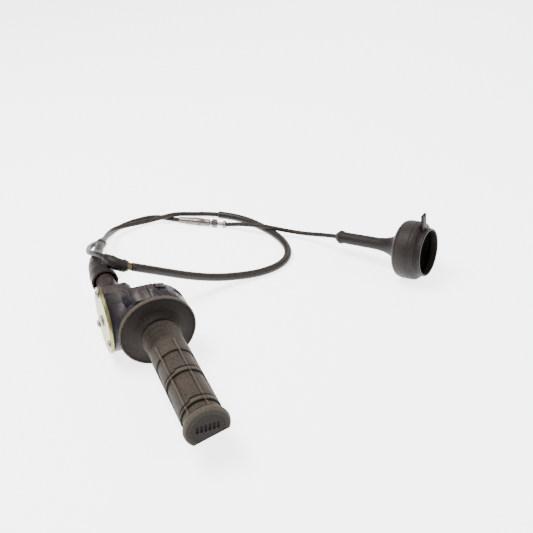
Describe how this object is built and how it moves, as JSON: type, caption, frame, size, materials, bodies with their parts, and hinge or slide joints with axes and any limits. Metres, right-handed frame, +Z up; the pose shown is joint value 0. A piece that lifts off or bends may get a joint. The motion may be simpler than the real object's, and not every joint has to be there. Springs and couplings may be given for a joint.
{
  "type": "motorcycle throttle grip",
  "caption": "Geared twist grip with flange, split clamp housing and gearbox, control cable with rubber boots and adjusters, and a drum-shaped carburettor boot at its far end.",
  "frame": {"origin": "on the surface the assembly lies on, under the middle of the grip and housing without the cable and what is on it", "axes": "+Y along the handlebar from the grip's end to the clamp housing, +Z up, gearbox on the -X side"},
  "size_m": [0.3356, 0.3704, 0.0709],
  "materials": {
    "grip_rubber": "worn, dusty, matt",
    "nylon": "moulded",
    "steel": "dull",
    "black_housing": "glossy under dust",
    "brass": "dull",
    "wire_steel": "stranded",
    "gasket": "fibre",
    "yellow_zinc": "yellow zinc plate",
    "boot_rubber": "matt",
    "cable_jacket": "semi-gloss, dusty",
    "sleeve": "semi-gloss",
    "silver_alloy": "tarnished"
  },
  "bodies": {
    "housing": {"thrust_washer": "steel", "housing_body": "black_housing", "clamp_half": "black_housing", "clamp_screw_upper": "steel", "clamp_screw_lower": "steel", "drum_axle": "steel", "cover_gasket": "gasket", "cover_plate": "yellow_zinc", "cover_screw_1": "steel", "cover_screw_2": "steel", "cover_screw_3": "steel", "neck_adjuster": "brass", "neck_lock_nut": "brass", "wire_in_neck": "wire_steel", "main_boot": "boot_rubber", "cable_front": "cable_jacket", "protective_sleeve": "sleeve", "inline_fitting": "brass", "inline_boot": "boot_rubber", "cable_middle": "cable_jacket", "barrel_body": "silver_alloy", "barrel_screw": "silver_alloy", "cable_rear": "cable_jacket", "carburettor_boot": "boot_rubber", "cable_end_fitting": "brass"},
    "twist_grip": {"grip_rubber": "grip_rubber", "throttle_tube": "nylon"},
    "drum": {"cable_drum": "nylon", "drum_nipple": "brass", "drum_wire": "wire_steel", "drum_washer": "steel"},
    "adjuster_nut": {"barrel_nut": "silver_alloy"},
    "wire_tip": {"wire_end": "wire_steel", "wire_end_nipple": "brass"}
  },
  "joints": [
    {"name": "twist", "type": "hinge", "parent": "housing", "child": "twist_grip", "pos_m": [0.00415, 0.0135, 0.0327], "axis": [0, -1, 0], "range_deg": [0, 72]},
    {"name": "drum_turn", "type": "hinge", "parent": "housing", "child": "drum", "pos_m": [0.00415, 0.0465, 0.0327], "axis": [1, 0, 0], "range_deg": [0, 88.5]},
    {"name": "wire_pull", "type": "slide", "parent": "housing", "child": "wire_tip", "axis": [-0.5501, 0.8248, -0.1305], "range_m": [0, 0.0248]},
    {"name": "adjuster_spin", "type": "hinge", "parent": "housing", "child": "adjuster_nut", "pos_m": [0.09275, 0.2387, 0.0045], "axis": [0.8218, -0.5698, 0], "continuous": true}
  ],
  "couplings": [
    {"joint": "drum_turn", "follows": "twist", "ratio": 1.2222},
    {"joint": "wire_pull", "follows": "twist", "m_per_rad": 0.019556}
  ]
}
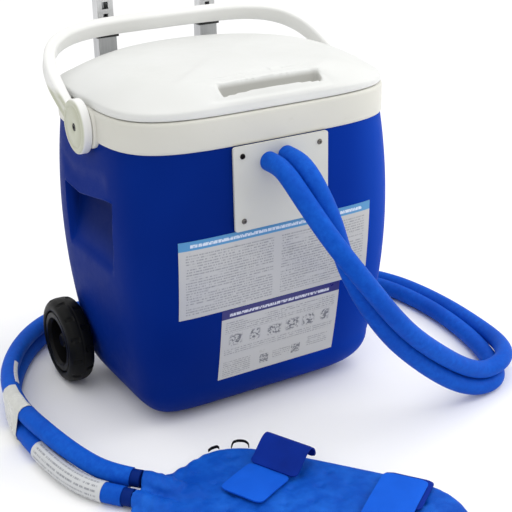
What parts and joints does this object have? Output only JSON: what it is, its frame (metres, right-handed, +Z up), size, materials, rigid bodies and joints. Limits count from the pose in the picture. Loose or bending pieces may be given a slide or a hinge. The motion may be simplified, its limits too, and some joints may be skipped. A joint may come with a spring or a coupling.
{
  "type": "hot and cold therapy machine",
  "caption": "Insulated cooler tub with a lid, bail handle, wheels and telescoping rails, and a twin foam-covered hose running to a quilted water pad.",
  "frame": {"origin": "centre of the tub's flat base, on the floor", "axes": "+Z up, front plate towards -Y, +X to the right seen from the front"},
  "size_m": [0.8021, 0.9458, 0.9785],
  "materials": {
    "axle_steel": "bright",
    "bail_white": "moulded, soft gloss",
    "bladder": "urethane film",
    "blue_shell": "moulded polyethylene, soft gloss",
    "bracket": "powder coat",
    "button_red": "moulded",
    "coupling_navy": "moulded",
    "elastic_black": "woven elastic",
    "fitting_dark": "moulded nylon",
    "foam": "rigid polyurethane foam",
    "gasket_black": "closed cell",
    "grip_black": "moulded",
    "hinge_white": "moulded",
    "hose_blue": "foam sleeve",
    "impeller_grey": "moulded",
    "label_dark": "printed film",
    "label_film": "printed film",
    "lead_black": "cable jacket",
    "lid_white": "moulded, soft gloss",
    "liner_white": "smooth moulded",
    "pad_blue": "coated nylon, welded",
    "plate_white": "moulded, soft gloss",
    "pump_black": "moulded",
    "rail_inner": "anodised, bright",
    "rail_outer": "anodised, satin",
    "rim_cream": "moulded, soft gloss",
    "screw_dark": "blackened",
    "screw_steel": "plated",
    "spring_steel": "bright",
    "strainer_grey": "moulded",
    "strap_blue": "brushed loop fabric",
    "strap_navy": "brushed loop fabric",
    "tag_white": "film",
    "tube_clear": "flexible vinyl",
    "wheel_hub": "moulded",
    "wheel_tyre": "moulded tread"
  },
  "bodies": {
    "cooler": {"outer_shell": "blue_shell", "foam_insulation": "foam", "inner_liner": "liner_white", "rim_collar": "rim_cream", "front_plate": "plate_white", "plate_gasket": "gasket_black", "plate_screws": "screw_dark", "bulkhead_fittings": "fitting_dark", "bulkhead_nuts": "fitting_dark", "upper_label": "label_film", "lower_label": "label_dark", "pump_housing": "pump_black", "pump_cover": "pump_black", "pump_strainer": "strainer_grey", "pump_feet": "gasket_black", "inner_supply_tube": "tube_clear", "inner_return_tube": "tube_clear", "tube_clamps": "screw_steel", "pump_lead": "lead_black", "power_inlet": "fitting_dark", "inlet_nut": "fitting_dark", "hinge_bases": "hinge_white", "hinge_pins": "axle_steel", "bail_screws": "screw_dark", "axle_left": "axle_steel", "axle_right": "axle_steel", "axle_screws": "screw_steel", "wheel_caps": "wheel_hub", "outer_rails": "rail_outer", "rail_collars": "grip_black", "rail_plugs": "grip_black", "upper_bracket": "bracket", "lower_bracket": "bracket", "bracket_screws": "screw_steel", "supply_hose": "hose_blue", "return_hose": "hose_blue", "hose_couplings": "coupling_navy", "hose_tag": "tag_white", "hose_label": "tag_white", "pad_cover": "pad_blue", "pad_bladder": "bladder", "strap_folded": "strap_navy", "strap_flat": "strap_blue", "elastic_ends": "elastic_black"},
    "lid": {"lid_shell": "lid_white", "lid_foam": "foam", "lid_liner": "liner_white", "lid_gasket": "gasket_black", "lid_hinge_leaves": "hinge_white"},
    "bail": {"bail_handle": "bail_white"},
    "wheel_left": {"wheel_left_hub": "wheel_hub", "wheel_left_tyre": "wheel_tyre"},
    "wheel_right": {"wheel_right_hub": "wheel_hub", "wheel_right_tyre": "wheel_tyre"},
    "trolley": {"inner_rails": "rail_inner", "trolley_grip": "grip_black", "button_spring": "spring_steel"},
    "button": {"grip_button": "button_red", "release_rods": "axle_steel"},
    "impeller": {"pump_impeller": "impeller_grey"}
  },
  "joints": [
    {"name": "lid_hinge", "type": "hinge", "parent": "cooler", "child": "lid", "pos_m": [0, 0.178, 0.468], "axis": [-1, 0, 0], "range_deg": [0, 14]},
    {"name": "bail_swing", "type": "hinge", "parent": "cooler", "child": "bail", "pos_m": [0, -0.018, 0.441], "axis": [1, 0, 0], "range_deg": [0, 145]},
    {"name": "wheel_left_spin", "type": "hinge", "parent": "cooler", "child": "wheel_left", "pos_m": [-0.228, 0.103, 0.067], "axis": [1, 0, 0], "continuous": true},
    {"name": "wheel_right_spin", "type": "hinge", "parent": "cooler", "child": "wheel_right", "pos_m": [0.228, 0.103, 0.067], "axis": [1, 0, 0], "continuous": true},
    {"name": "trolley_slide", "type": "slide", "parent": "cooler", "child": "trolley", "axis": [0, 0, 1], "range_m": [-0.395, 0]},
    {"name": "grip_button_press", "type": "slide", "parent": "trolley", "child": "button", "axis": [0, 0, -1], "range_m": [0, 0.004], "stiffness_N_per_m": 400, "springref_m": -0.006, "deforming": ["button_spring"]},
    {"name": "impeller_spin", "type": "hinge", "parent": "cooler", "child": "impeller", "pos_m": [-0.004, -0.058, 0.05], "axis": [0, 0, 1], "continuous": true}
  ]
}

## Work instructions:
Search the entries for the word "materials" and copy every line that has it.

## Output for this exercise:
Describe how this object is built and how it moves, as JSON: type, caption, frame, size, materials, bodies with their parts, and hinge or slide joints with axes and any limits. Metres, right-handed frame, +Z up; the pose shown is joint value 0. A piece that lifts off or bends may get a joint. The motion may be simpler than the real object's, and not every joint has to be there. Springs and couplings may be given for a joint.
  "materials": {
What parts and joints does this object have? Output only JSON: what it is, its frame (metres, right-handed, +Z up), size, materials, rigid bodies and joints. Limits count from the pose in the picture. Loose or bending pieces may be given a slide or a hinge. The motion may be simplified, its limits too, and some joints may be skipped. A joint may come with a spring or a coupling.
  "materials": {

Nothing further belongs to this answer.